Deduplication is one technique ZFS can use to store file and other data in a pool. If several files contain the same pieces (blocks) of data, or any other pool data occurs more than once in the pool, ZFS will store just one copy of it. In effect instead of storing many copies of a book, it stores one copy and an arbitrary number of pointers to that one copy. Only when no file uses that data, is the data actually deleted. ZFS keeps a reference table which links files and pool data to the actual storage blocks containing “their” data. This is the Deduplication Table (DDT).

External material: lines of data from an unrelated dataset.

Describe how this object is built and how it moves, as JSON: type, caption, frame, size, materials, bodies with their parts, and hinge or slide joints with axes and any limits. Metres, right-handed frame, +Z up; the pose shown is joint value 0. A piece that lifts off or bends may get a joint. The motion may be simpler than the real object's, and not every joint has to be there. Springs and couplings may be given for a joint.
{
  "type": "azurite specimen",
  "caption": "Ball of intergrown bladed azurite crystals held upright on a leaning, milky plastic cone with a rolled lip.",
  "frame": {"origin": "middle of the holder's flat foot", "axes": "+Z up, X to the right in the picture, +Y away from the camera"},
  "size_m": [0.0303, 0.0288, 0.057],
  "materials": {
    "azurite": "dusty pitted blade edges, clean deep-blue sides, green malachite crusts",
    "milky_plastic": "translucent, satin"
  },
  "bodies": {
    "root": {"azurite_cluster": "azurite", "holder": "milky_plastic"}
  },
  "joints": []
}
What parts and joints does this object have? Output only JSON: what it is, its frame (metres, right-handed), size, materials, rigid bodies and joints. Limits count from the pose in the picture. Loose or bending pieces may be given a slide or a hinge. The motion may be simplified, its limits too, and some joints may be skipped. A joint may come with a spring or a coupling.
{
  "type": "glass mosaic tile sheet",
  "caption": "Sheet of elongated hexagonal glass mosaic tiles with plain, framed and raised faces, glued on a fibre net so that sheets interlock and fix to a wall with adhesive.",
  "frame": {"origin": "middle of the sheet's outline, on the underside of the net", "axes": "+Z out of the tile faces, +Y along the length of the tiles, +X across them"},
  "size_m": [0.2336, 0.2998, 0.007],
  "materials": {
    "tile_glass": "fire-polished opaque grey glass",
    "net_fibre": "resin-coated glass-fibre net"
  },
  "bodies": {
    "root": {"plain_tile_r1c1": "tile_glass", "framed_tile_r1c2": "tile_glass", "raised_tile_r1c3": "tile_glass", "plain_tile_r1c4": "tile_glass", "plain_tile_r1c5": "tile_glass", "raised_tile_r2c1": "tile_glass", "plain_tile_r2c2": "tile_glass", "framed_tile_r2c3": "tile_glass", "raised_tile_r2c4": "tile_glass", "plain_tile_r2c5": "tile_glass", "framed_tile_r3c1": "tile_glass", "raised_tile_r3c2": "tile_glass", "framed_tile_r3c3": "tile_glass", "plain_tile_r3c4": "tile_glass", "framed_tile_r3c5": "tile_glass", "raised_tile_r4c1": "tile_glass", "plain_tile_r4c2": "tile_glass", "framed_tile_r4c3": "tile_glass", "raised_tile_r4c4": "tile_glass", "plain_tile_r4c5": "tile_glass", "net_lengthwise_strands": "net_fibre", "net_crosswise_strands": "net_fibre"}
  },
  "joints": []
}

The main benefit of deduplication is that, where appropriate, it can greatly reduce the size of a pool and the disk count and cost. For example, if a server stores files with identical blocks, it could store thousands or even millions of copies for almost no extra disk space. When data is read or written, it is also possible that a large block read or write can be replaced by a smaller DDT read or write, reducing disk I/O size and quantity.
The deduplication process is very demanding! There are four main costs to using deduplication: large amounts of RAM, requiring fast SSDs, CPU resources, and a general performance reduction. So the trade-off with deduplication is reduced server RAM/CPU/SSD performance and loss of “top end” I/O speeds in exchange for saving storage size and pool expenditures.
source: https://www.truenas.com/docs/references/zfsdeduplication/
I experimented with deduplication on TrueNAS and I discovered some additional points.
- A lot of data is already deduplicated.
- Data that is compressed (videos, pictures, VMware VMGK files) will not benefit from deduplication.
My best advice to people considering deduplication is to create a dataset or zvol with deduplication and try it out. Put some sample data in the dataset or zvol and see how much it dedups. You can check the rate by going to the shell and using “zpool list”.
What will dedup really well is log files, text files and files with a lot of duplicated data.
Always try compression first.